Released 2 October 1970, Pink Floyd’s first album not to feature the band or their name anywhere in the album packaging, Atom Heart Mother makes for odd but compelling listening 50 years later and must be one of the oddest records to ever top the UK charts.

The first side is a six-part instrumental orchestral suite, spliced together out of Gilmour’s layered guitar, choral vocal excursions, pulsebeat keyboards and various sound samples. Those psychedelics must have been quite something! Due to studio restrictions, Waters and Nick Mason played the bass and drums for the entire 23-minute track in one take. 

There’s plenty to explore and spark the imagination here though, not least because in its dense, encrusted magical melee, the listener can hear distinct traces of what was to come – specifically, the second side of the follow-up album Meddle, and various sounds and motifs later used on The Dark Side Of The Moon. (No, not the French Horn-led brass sections.) (Which are ace, by the way.)
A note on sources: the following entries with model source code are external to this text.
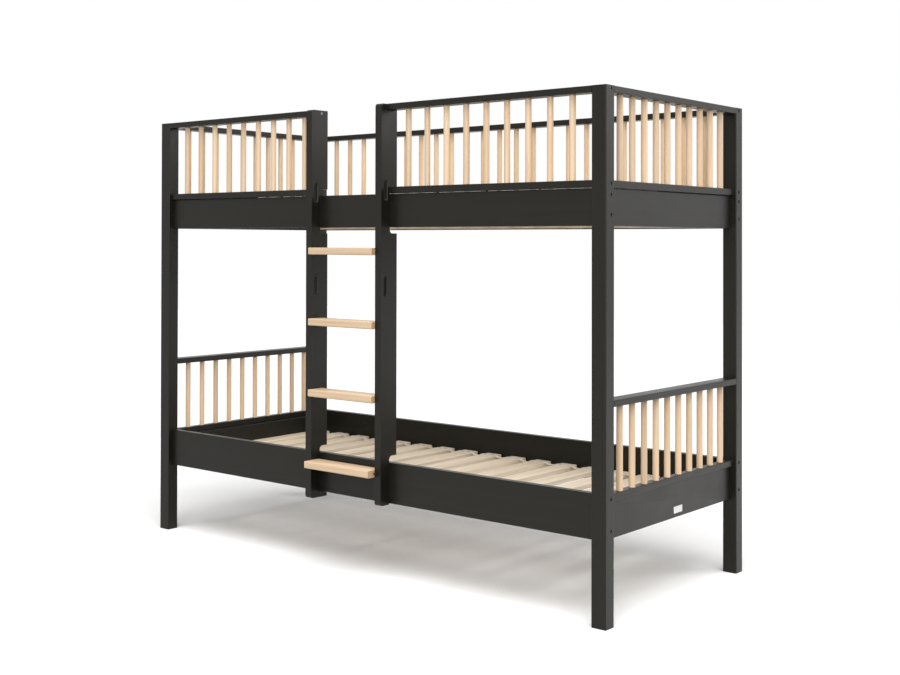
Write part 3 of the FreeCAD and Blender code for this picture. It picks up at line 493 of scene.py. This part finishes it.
def add_world():
    """White behind the object and in its reflections, soft grey as a light."""
    world = bpy.data.worlds.new("studio")
    bpy.context.scene.world = world
    world.use_nodes = True
    tree = world.node_tree
    tree.nodes.clear()
    output = tree.nodes.new("ShaderNodeOutputWorld")
    lit = tree.nodes.new("ShaderNodeBackground")
    lit.inputs["Color"].default_value = (1.0, 1.0, 1.0, 1.0)
    lit.inputs["Strength"].default_value = WORLD_LIGHT
    shown = tree.nodes.new("ShaderNodeBackground")
    shown.inputs["Color"].default_value = (1.0, 1.0, 1.0, 1.0)
    shown.inputs["Strength"].default_value = WORLD_SEEN
    blend = tree.nodes.new("ShaderNodeMixShader")
    tree.links.new(looked_at(tree), blend.inputs["Fac"])
    tree.links.new(lit.outputs[0], blend.inputs[1])
    tree.links.new(shown.outputs[0], blend.inputs[2])
    tree.links.new(blend.outputs[0], output.inputs["Surface"])


def add_area(name, place, target, size, power):
    light = bpy.data.lights.new(name, "AREA")
    light.shape = "RECTANGLE"
    light.size, light.size_y = size
    light.energy = power
    lamp = bpy.data.objects.new(name, light)
    lamp.location = place
    lamp.rotation_euler = (Vector(target) - Vector(place)).to_track_quat("-Z", "Y").to_euler()
    bpy.context.scene.collection.objects.link(lamp)


def add_sun(direction, strength, spread):
    """A broad light from the same side everywhere, so that the floor stays white to its edge."""
    light = bpy.data.lights.new("sky", "SUN")
    light.energy = strength
    light.angle = math.radians(spread)
    lamp = bpy.data.objects.new("sky", light)
    lamp.rotation_euler = Vector(direction).to_track_quat("Z", "Y").to_euler()
    bpy.context.scene.collection.objects.link(lamp)


def add_camera():
    """The camera at the photograph's place: level, with its frame shifted off its axis."""
    data = bpy.data.cameras.new("camera")
    data.lens = CAMERA_LENS
    data.sensor_width = CAMERA_SENSOR
    data.shift_x, data.shift_y = CAMERA_SHIFT
    camera = bpy.data.objects.new("camera", data)
    turn = (Matrix.Rotation(-CAMERA_YAW, 4, "Z")
            @ Matrix.Rotation(math.pi / 2 + CAMERA_PITCH, 4, "X"))
    camera.matrix_world = (Matrix.Translation(CAMERA_PLACE) @ turn
                           @ Matrix.Rotation(CAMERA_ROLL, 4, "Z"))
    bpy.context.scene.collection.objects.link(camera)
    bpy.context.scene.camera = camera


add_floor()
add_world()
add_sun((0.25, -0.40, 1.0), 2.95, 50.0)
add_area("right_back", (5.6, 3.6, 3.6), (0.9, 0.0, 1.0), (4.0, 3.0), 150.0)
add_area("right_front", (3.6, -6.2, 2.6), (0.0, 0.0, 0.9), (3.2, 2.6), 190.0)
add_camera()

bpy.context.scene.view_settings.view_transform = "Standard"
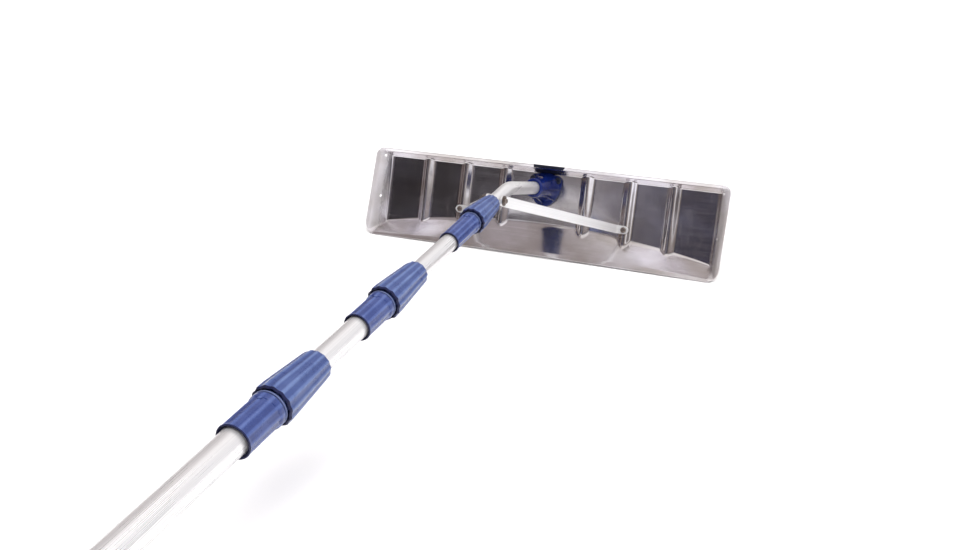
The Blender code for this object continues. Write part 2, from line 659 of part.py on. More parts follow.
def build_brace_fixings():
    """The cross bolt through the head tube and the two bolts through the ribs."""
    strap_face = strap_x + BRACE_THICKNESS / 2 + GAP
    nut_face = strap_face + WASHER_THICKNESS + GAP
    middle = Vector((0, 0, -BRACE_BOLT_PLACE))
    head_top = middle + ACROSS * (nut_face + HEX_HEAD[-1][0])
    length = nut_face * 2 + NUT_HEIGHT + BOLT_TAIL
    add_bolt("cross_bolt", head_top, -ACROSS, HEX_HEAD, length, pole_empty)
    add_nut("cross_nut", middle - ACROSS * (nut_face + GAP), -ACROSS, pole_empty)
    for label, side in (("left", -1), ("right", 1)):
        start = middle + ACROSS * side * strap_face
        add_washer(f"cross_washer_{label}", start, ACROSS * side, WASHER_RADIUS, pole_empty)
        top = crest_y - BRACE_THICKNESS / 2 - 3 * GAP - ROUND_HEAD[-1][0]
        washer_y = SHEET + 2 * GAP
        nut_y = washer_y + WASHER_THICKNESS + GAP
        length = nut_y + NUT_HEIGHT + BOLT_TAIL - top - ROUND_HEAD[-1][0]
        x = side * brace_x
        head_top = Vector((x, top, BRACE_BOLT_HEIGHT))
        add_bolt(f"brace_bolt_{label}", head_top, THROUGH, ROUND_HEAD, length, blade_empty)
        add_washer(f"brace_washer_{label}", Vector((x, washer_y, BRACE_BOLT_HEIGHT)), THROUGH,
                   RIB_WASHER_RADIUS, blade_empty)
        add_nut(f"brace_nut_{label}", Vector((x, nut_y, BRACE_BOLT_HEIGHT)), THROUGH, blade_empty)


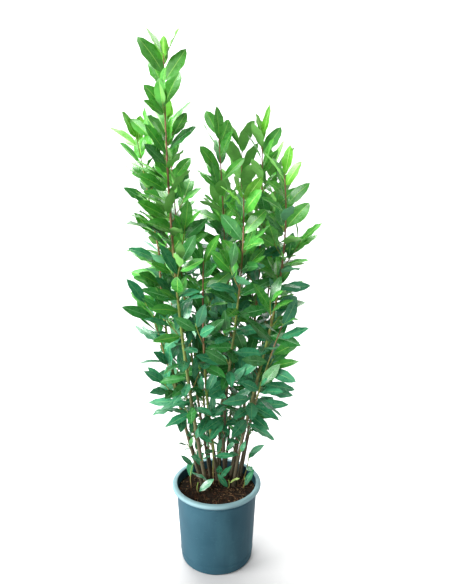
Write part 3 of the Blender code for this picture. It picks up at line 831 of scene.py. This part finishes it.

The second side starts off exquisitely with Waters’ ballad ‘If’ – channelling Velvet Underground through a folk filter into quite a beautiful lament – followed by the Kinksian Summer ‘68 and a forgettable Beatles-esque Gilmour track, before trailing off into the frankly unlistenable 11-minute Alan’s Psychedelic Breakfast – a ‘humorous’ track inspired by and featuring roadie Alan Styles discussing and eating breakfast. In fairness, some fans list this as among their favourite Floyd songs, loving its doleful English whimsy. There again, fans will love anything – right?

Either way, it’s a rather peculiar end to a rather peculiar album.

The reissue comes as a rather lovely two-disc package in a 7-inch gatefold sleeve, containing the album on CD and a Blu-ray featuring a (long thought lost) concert film from Japan’s Hakone Aphrodite in August 1971, and a behind-the-scenes mini-documentary. The set includes a replica Hakone Aphrodite pamphlet, show poster etc, and a 60-page photo book.